-- Start of Entries shown --

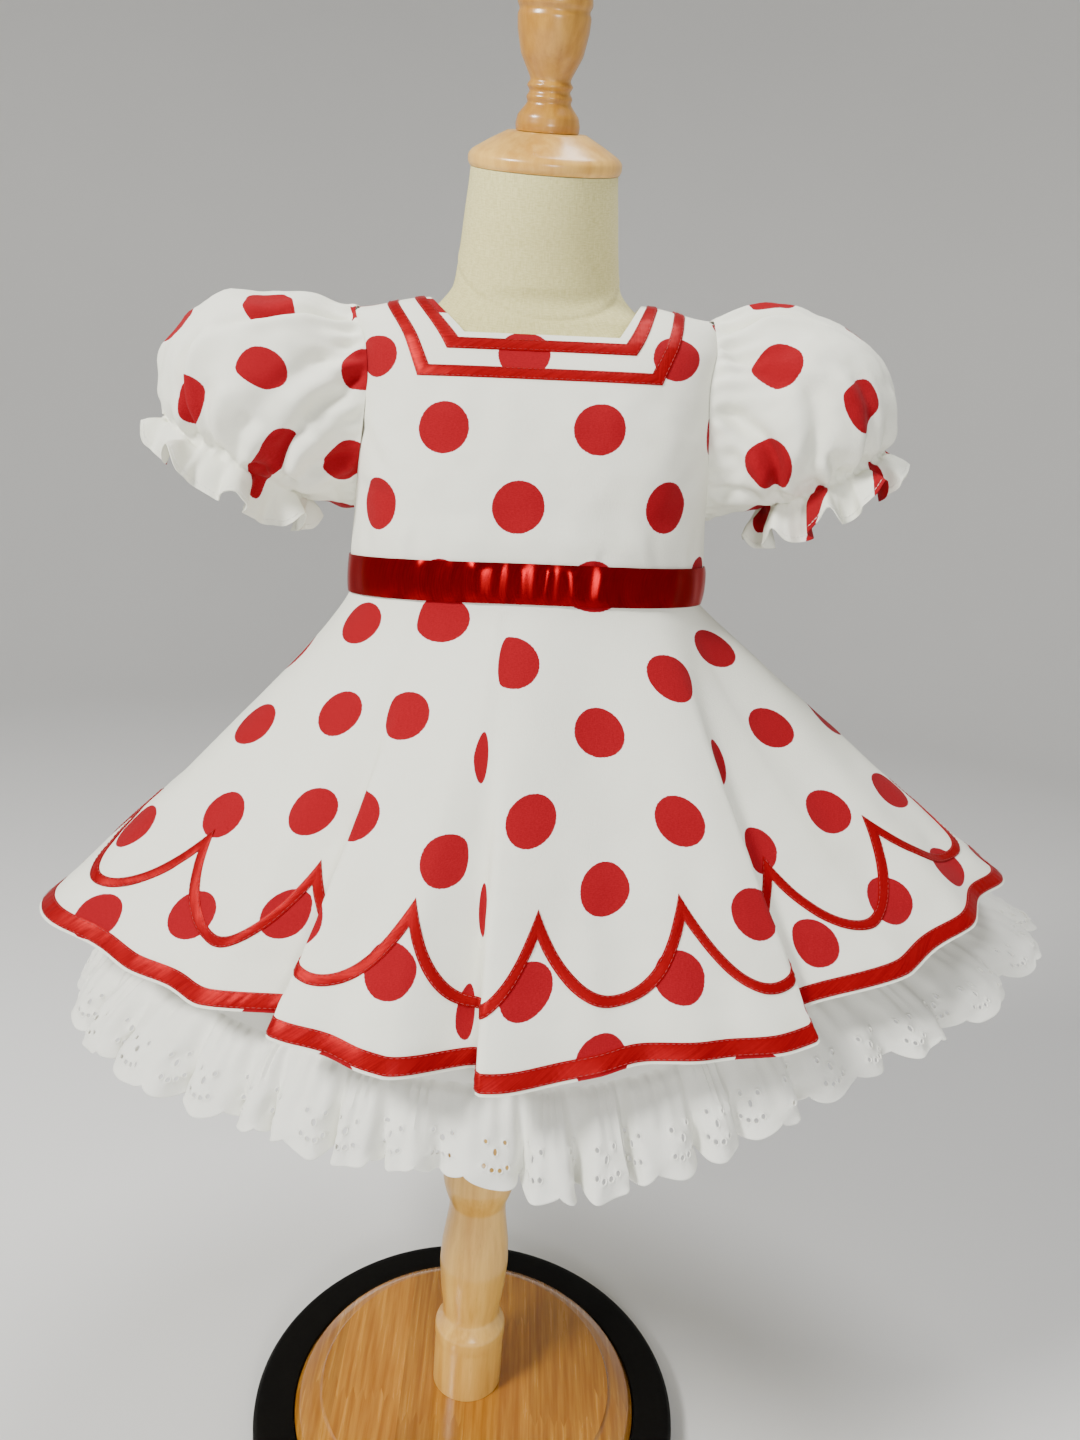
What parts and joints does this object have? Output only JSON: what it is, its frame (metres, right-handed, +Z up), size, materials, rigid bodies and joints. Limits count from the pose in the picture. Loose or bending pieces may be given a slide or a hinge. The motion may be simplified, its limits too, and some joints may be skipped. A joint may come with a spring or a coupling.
{
  "type": "puff-sleeve party dress on a limbless dress form",
  "caption": "Toddler's flared dress with puff sleeves, ribbon trims, a sash and an underskirt with an eyelet ruffle, worn by a limbless dress form on a turned wooden stand.",
  "frame": {"origin": "middle of the base's flat underside, on the floor", "axes": "+Z up along the pole, the dress's front faces -Y, +X to the right of someone who faces that front"},
  "size_m": [0.5892, 0.4069, 0.8912],
  "materials": {
    "dotted_cotton": "plain-weave white cotton with printed red dots",
    "red_satin": "red satin ribbon",
    "white_cotton": "white cotton with embroidered eyelets",
    "linen": "natural linen stretched over the form",
    "pale_wood": "clear satin lacquer",
    "black_wood": "black satin paint"
  },
  "bodies": {
    "root": {"bodice_front": "dotted_cotton", "bodice_back": "dotted_cotton", "sleeve_left": "dotted_cotton", "sleeve_right": "dotted_cotton", "skirt_front": "dotted_cotton", "skirt_back": "dotted_cotton", "neck_ribbon_inner_front": "red_satin", "neck_ribbon_inner_back": "red_satin", "neck_ribbon_outer_front": "red_satin", "neck_ribbon_outer_back": "red_satin", "sash": "red_satin", "scallop_ribbon_front": "red_satin", "scallop_ribbon_back": "red_satin", "hem_ribbon_front": "red_satin", "hem_ribbon_back": "red_satin", "underskirt_front": "white_cotton", "underskirt_back": "white_cotton", "eyelet_ruffle_front": "white_cotton", "eyelet_ruffle_back": "white_cotton", "form_torso": "linen", "form_neck_cap": "pale_wood", "form_finial": "pale_wood", "stand_pole": "pale_wood", "stand_base_disc": "pale_wood", "stand_base_ring": "black_wood"}
  },
  "joints": []
}
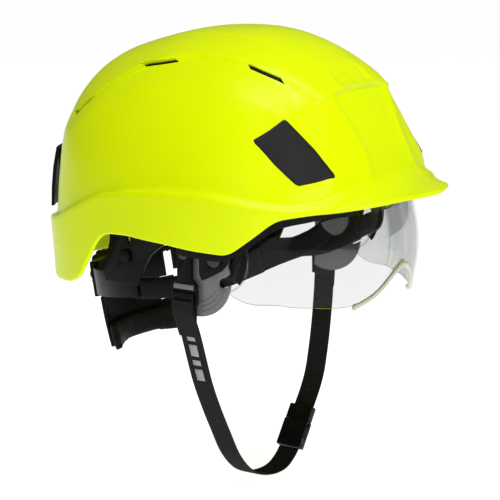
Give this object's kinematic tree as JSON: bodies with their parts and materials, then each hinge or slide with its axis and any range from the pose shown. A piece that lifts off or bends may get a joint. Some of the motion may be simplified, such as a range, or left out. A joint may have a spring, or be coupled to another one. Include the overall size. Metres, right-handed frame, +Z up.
{
  "type": "safety helmet",
  "caption": "Vented hard hat with flip-up clear eye shield, ratchet headband, textile cradle and buckled chin strap.",
  "frame": {"origin": "middle of the wearer's head at the level of the headband, which is the head_seat mount", "axes": "+X to the wearer's front, through the peak; +Y to the wearer's left; +Z up, through the crown"},
  "size_m": [0.2825, 0.2228, 0.3102],
  "materials": {
    "hi_vis_shell": "semi-gloss fluorescent yellow, moulded",
    "black_plastic": "satin black, moulded",
    "grey_plastic": "satin grey, slightly translucent",
    "clear_lens": "clear, polished",
    "nose_rubber": "soft matte",
    "webbing": "woven, ribbed across",
    "padding": "soft grained covering over foam",
    "steel_pin": "brushed"
  },
  "bodies": {
    "helmet": {"shell": "hi_vis_shell", "rim_frame": "black_plastic", "crown_ring": "black_plastic", "crown_pad": "padding", "brow_band": "black_plastic", "brow_pad": "padding", "ratchet_back": "black_plastic", "ratchet_cover": "black_plastic", "nape_plate": "black_plastic", "nape_pad": "padding", "pad_stud": "black_plastic", "badge_plate_left": "black_plastic", "badge_plate_right": "black_plastic", "rear_clip_base_left": "black_plastic", "rear_clip_base_right": "black_plastic", "visor_pin_left": "steel_pin", "visor_pin_right": "steel_pin", "rear_bracket_left": "black_plastic", "rear_bracket_right": "black_plastic", "bracket_rivet_left": "black_plastic", "bracket_rivet_right": "black_plastic", "side_hanger_left": "black_plastic", "side_hanger_right": "black_plastic", "anchor_pin_left": "steel_pin", "anchor_pin_right": "steel_pin", "cradle_front_left": "webbing", "cradle_front_right": "webbing", "cradle_rear_left": "webbing", "cradle_rear_right": "webbing", "front_hanger_left": "black_plastic", "front_hanger_right": "black_plastic"},
    "visor": {"visor_lens": "clear_lens", "nose_trim": "nose_rubber", "temple_plate_left": "grey_plastic", "temple_plate_right": "grey_plastic"},
    "rear_clip_leaf_left": {"rear_clip_left": "black_plastic"},
    "rear_clip_leaf_right": {"rear_clip_right": "black_plastic"},
    "arm_left": {"side_arm_left": "black_plastic"},
    "arm_right": {"side_arm_right": "black_plastic"},
    "knob": {"ratchet_knob": "black_plastic", "ratchet_pinion": "black_plastic"},
    "chin_strap": {"web_left": "webbing", "web_right": "webbing", "buckle_body": "black_plastic", "strap_anchor_left": "black_plastic", "strap_anchor_right": "black_plastic"},
    "tongue": {"buckle_tongue": "black_plastic"},
    "button_left": {"buckle_button_left": "black_plastic"},
    "button_right": {"buckle_button_right": "black_plastic"}
  },
  "joints": [
    {"name": "visor_hinge", "type": "hinge", "parent": "helmet", "child": "visor", "pos_m": [0.028, 0, 0.012], "axis": [0, -1, 0], "range_deg": [0, 48]},
    {"name": "rear_clip_left_flex", "type": "hinge", "parent": "helmet", "child": "rear_clip_leaf_left", "pos_m": [-0.1244, 0.0427, 0.0685], "axis": [0.369, 0.9294, 0], "range_deg": [0, 12], "stiffness_Nm_per_rad": 0.08},
    {"name": "rear_clip_right_flex", "type": "hinge", "parent": "helmet", "child": "rear_clip_leaf_right", "pos_m": [-0.1244, -0.0427, 0.0685], "axis": [-0.369, 0.9294, 0], "range_deg": [0, 12], "stiffness_Nm_per_rad": 0.08},
    {"name": "ratchet_turn", "type": "hinge", "parent": "helmet", "child": "knob", "pos_m": [-0.10718, 0, -0.02616], "axis": [0.9833, 0, 0.1822], "range_deg": [-84, 238]},
    {"name": "arm_left_travel", "type": "hinge", "parent": "helmet", "child": "arm_left", "pos_m": [-0.03343, 0, -0.0125], "axis": [-0.1822, 0, 0.9833], "range_deg": [-5, 14]},
    {"name": "arm_right_travel", "type": "hinge", "parent": "helmet", "child": "arm_right", "pos_m": [-0.03343, 0, -0.0125], "axis": [-0.1822, 0, 0.9833], "range_deg": [-14, 5]},
    {"name": "chin_strap_swing", "type": "hinge", "parent": "helmet", "child": "chin_strap", "pos_m": [0.006, 0, 0.014], "axis": [0, 1, 0], "range_deg": [-25, 25]},
    {"name": "buckle_release", "type": "slide", "parent": "chin_strap", "child": "tongue", "axis": [0, 0.5878, 0.809], "range_m": [0, 0.014]},
    {"name": "button_left_press", "type": "slide", "parent": "tongue", "child": "button_left", "axis": [-1, 0, 0], "range_m": [0, 0.0014], "stiffness_N_per_m": 250},
    {"name": "button_right_press", "type": "slide", "parent": "tongue", "child": "button_right", "axis": [1, 0, 0], "range_m": [0, 0.0014], "stiffness_N_per_m": 250}
  ],
  "couplings": [
    {"joint": "arm_left_travel", "follows": "ratchet_turn", "ratio": 0.0581},
    {"joint": "arm_right_travel", "follows": "ratchet_turn", "ratio": -0.0581}
  ]
}
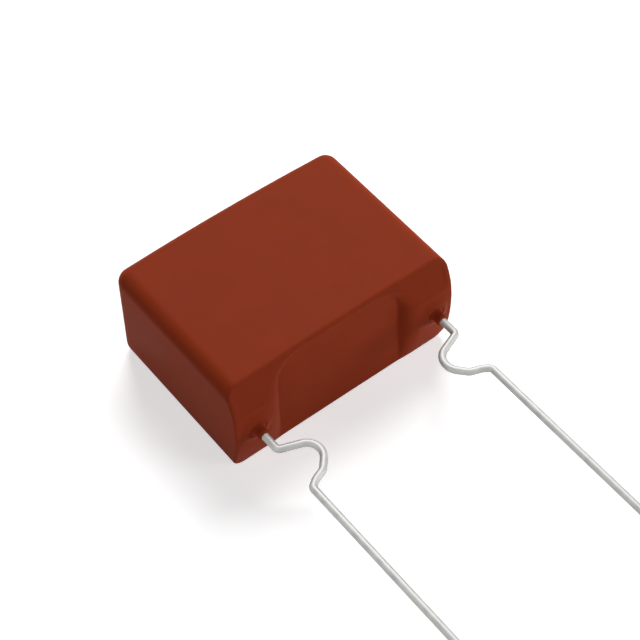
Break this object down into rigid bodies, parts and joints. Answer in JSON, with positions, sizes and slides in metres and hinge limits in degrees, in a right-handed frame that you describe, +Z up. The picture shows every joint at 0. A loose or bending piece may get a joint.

-- End of Entries shown --

Direction
Copy out the material word for word and line for line.

Expected output
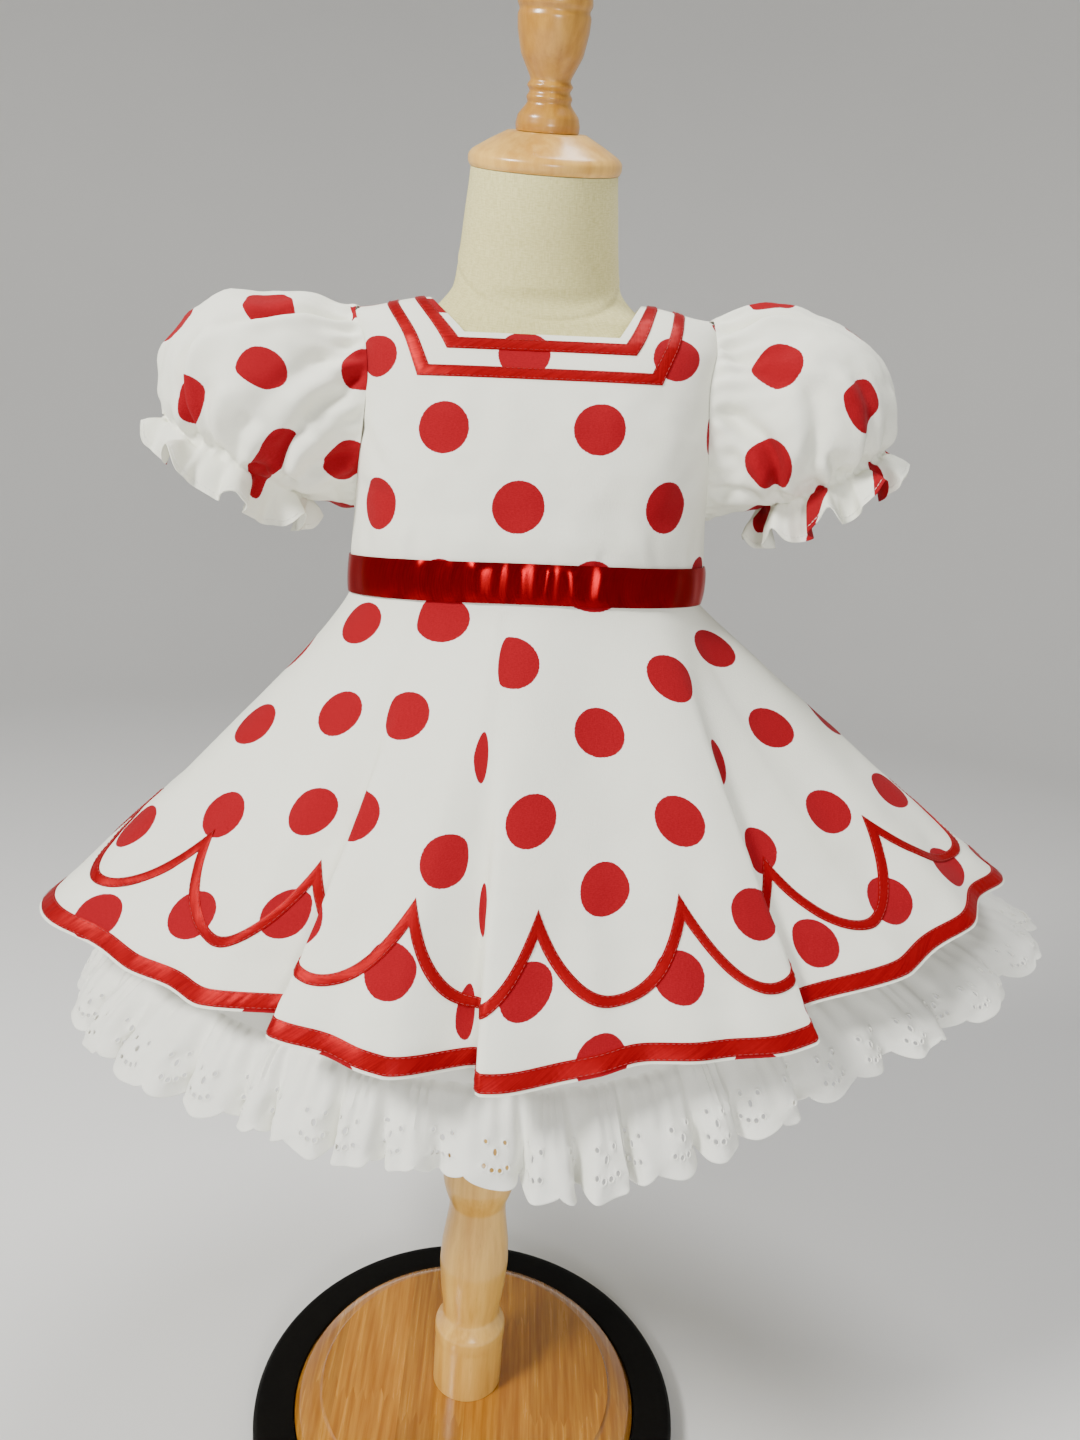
What parts and joints does this object have? Output only JSON: what it is, its frame (metres, right-handed, +Z up), size, materials, rigid bodies and joints. Limits count from the pose in the picture. Loose or bending pieces may be given a slide or a hinge. The motion may be simplified, its limits too, and some joints may be skipped. A joint may come with a spring or a coupling.
{
  "type": "puff-sleeve party dress on a limbless dress form",
  "caption": "Toddler's flared dress with puff sleeves, ribbon trims, a sash and an underskirt with an eyelet ruffle, worn by a limbless dress form on a turned wooden stand.",
  "frame": {"origin": "middle of the base's flat underside, on the floor", "axes": "+Z up along the pole, the dress's front faces -Y, +X to the right of someone who faces that front"},
  "size_m": [0.5892, 0.4069, 0.8912],
  "materials": {
    "dotted_cotton": "plain-weave white cotton with printed red dots",
    "red_satin": "red satin ribbon",
    "white_cotton": "white cotton with embroidered eyelets",
    "linen": "natural linen stretched over the form",
    "pale_wood": "clear satin lacquer",
    "black_wood": "black satin paint"
  },
  "bodies": {
    "root": {"bodice_front": "dotted_cotton", "bodice_back": "dotted_cotton", "sleeve_left": "dotted_cotton", "sleeve_right": "dotted_cotton", "skirt_front": "dotted_cotton", "skirt_back": "dotted_cotton", "neck_ribbon_inner_front": "red_satin", "neck_ribbon_inner_back": "red_satin", "neck_ribbon_outer_front": "red_satin", "neck_ribbon_outer_back": "red_satin", "sash": "red_satin", "scallop_ribbon_front": "red_satin", "scallop_ribbon_back": "red_satin", "hem_ribbon_front": "red_satin", "hem_ribbon_back": "red_satin", "underskirt_front": "white_cotton", "underskirt_back": "white_cotton", "eyelet_ruffle_front": "white_cotton", "eyelet_ruffle_back": "white_cotton", "form_torso": "linen", "form_neck_cap": "pale_wood", "form_finial": "pale_wood", "stand_pole": "pale_wood", "stand_base_disc": "pale_wood", "stand_base_ring": "black_wood"}
  },
  "joints": []
}
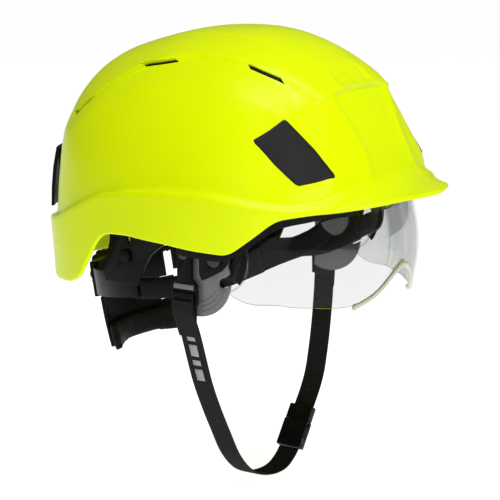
Give this object's kinematic tree as JSON: bodies with their parts and materials, then each hinge or slide with its axis and any range from the pose shown. A piece that lifts off or bends may get a joint. Some of the motion may be simplified, such as a range, or left out. A joint may have a spring, or be coupled to another one. Include the overall size. Metres, right-handed frame, +Z up.
{
  "type": "safety helmet",
  "caption": "Vented hard hat with flip-up clear eye shield, ratchet headband, textile cradle and buckled chin strap.",
  "frame": {"origin": "middle of the wearer's head at the level of the headband, which is the head_seat mount", "axes": "+X to the wearer's front, through the peak; +Y to the wearer's left; +Z up, through the crown"},
  "size_m": [0.2825, 0.2228, 0.3102],
  "materials": {
    "hi_vis_shell": "semi-gloss fluorescent yellow, moulded",
    "black_plastic": "satin black, moulded",
    "grey_plastic": "satin grey, slightly translucent",
    "clear_lens": "clear, polished",
    "nose_rubber": "soft matte",
    "webbing": "woven, ribbed across",
    "padding": "soft grained covering over foam",
    "steel_pin": "brushed"
  },
  "bodies": {
    "helmet": {"shell": "hi_vis_shell", "rim_frame": "black_plastic", "crown_ring": "black_plastic", "crown_pad": "padding", "brow_band": "black_plastic", "brow_pad": "padding", "ratchet_back": "black_plastic", "ratchet_cover": "black_plastic", "nape_plate": "black_plastic", "nape_pad": "padding", "pad_stud": "black_plastic", "badge_plate_left": "black_plastic", "badge_plate_right": "black_plastic", "rear_clip_base_left": "black_plastic", "rear_clip_base_right": "black_plastic", "visor_pin_left": "steel_pin", "visor_pin_right": "steel_pin", "rear_bracket_left": "black_plastic", "rear_bracket_right": "black_plastic", "bracket_rivet_left": "black_plastic", "bracket_rivet_right": "black_plastic", "side_hanger_left": "black_plastic", "side_hanger_right": "black_plastic", "anchor_pin_left": "steel_pin", "anchor_pin_right": "steel_pin", "cradle_front_left": "webbing", "cradle_front_right": "webbing", "cradle_rear_left": "webbing", "cradle_rear_right": "webbing", "front_hanger_left": "black_plastic", "front_hanger_right": "black_plastic"},
    "visor": {"visor_lens": "clear_lens", "nose_trim": "nose_rubber", "temple_plate_left": "grey_plastic", "temple_plate_right": "grey_plastic"},
    "rear_clip_leaf_left": {"rear_clip_left": "black_plastic"},
    "rear_clip_leaf_right": {"rear_clip_right": "black_plastic"},
    "arm_left": {"side_arm_left": "black_plastic"},
    "arm_right": {"side_arm_right": "black_plastic"},
    "knob": {"ratchet_knob": "black_plastic", "ratchet_pinion": "black_plastic"},
    "chin_strap": {"web_left": "webbing", "web_right": "webbing", "buckle_body": "black_plastic", "strap_anchor_left": "black_plastic", "strap_anchor_right": "black_plastic"},
    "tongue": {"buckle_tongue": "black_plastic"},
    "button_left": {"buckle_button_left": "black_plastic"},
    "button_right": {"buckle_button_right": "black_plastic"}
  },
  "joints": [
    {"name": "visor_hinge", "type": "hinge", "parent": "helmet", "child": "visor", "pos_m": [0.028, 0, 0.012], "axis": [0, -1, 0], "range_deg": [0, 48]},
    {"name": "rear_clip_left_flex", "type": "hinge", "parent": "helmet", "child": "rear_clip_leaf_left", "pos_m": [-0.1244, 0.0427, 0.0685], "axis": [0.369, 0.9294, 0], "range_deg": [0, 12], "stiffness_Nm_per_rad": 0.08},
    {"name": "rear_clip_right_flex", "type": "hinge", "parent": "helmet", "child": "rear_clip_leaf_right", "pos_m": [-0.1244, -0.0427, 0.0685], "axis": [-0.369, 0.9294, 0], "range_deg": [0, 12], "stiffness_Nm_per_rad": 0.08},
    {"name": "ratchet_turn", "type": "hinge", "parent": "helmet", "child": "knob", "pos_m": [-0.10718, 0, -0.02616], "axis": [0.9833, 0, 0.1822], "range_deg": [-84, 238]},
    {"name": "arm_left_travel", "type": "hinge", "parent": "helmet", "child": "arm_left", "pos_m": [-0.03343, 0, -0.0125], "axis": [-0.1822, 0, 0.9833], "range_deg": [-5, 14]},
    {"name": "arm_right_travel", "type": "hinge", "parent": "helmet", "child": "arm_right", "pos_m": [-0.03343, 0, -0.0125], "axis": [-0.1822, 0, 0.9833], "range_deg": [-14, 5]},
    {"name": "chin_strap_swing", "type": "hinge", "parent": "helmet", "child": "chin_strap", "pos_m": [0.006, 0, 0.014], "axis": [0, 1, 0], "range_deg": [-25, 25]},
    {"name": "buckle_release", "type": "slide", "parent": "chin_strap", "child": "tongue", "axis": [0, 0.5878, 0.809], "range_m": [0, 0.014]},
    {"name": "button_left_press", "type": "slide", "parent": "tongue", "child": "button_left", "axis": [-1, 0, 0], "range_m": [0, 0.0014], "stiffness_N_per_m": 250},
    {"name": "button_right_press", "type": "slide", "parent": "tongue", "child": "button_right", "axis": [1, 0, 0], "range_m": [0, 0.0014], "stiffness_N_per_m": 250}
  ],
  "couplings": [
    {"joint": "arm_left_travel", "follows": "ratchet_turn", "ratio": 0.0581},
    {"joint": "arm_right_travel", "follows": "ratchet_turn", "ratio": -0.0581}
  ]
}
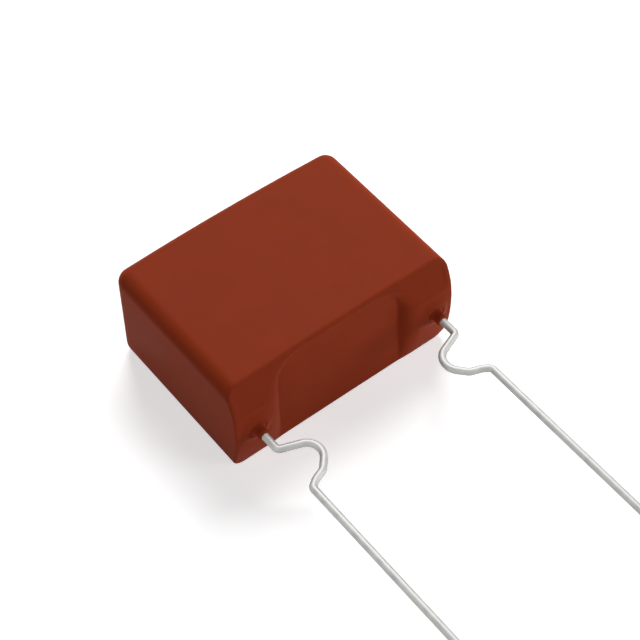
Break this object down into rigid bodies, parts and joints. Answer in JSON, with positions, sizes and slides in metres and hinge limits in degrees, in a right-handed frame that you describe, +Z up. The picture shows every joint at 0. A loose or bending piece may get a joint.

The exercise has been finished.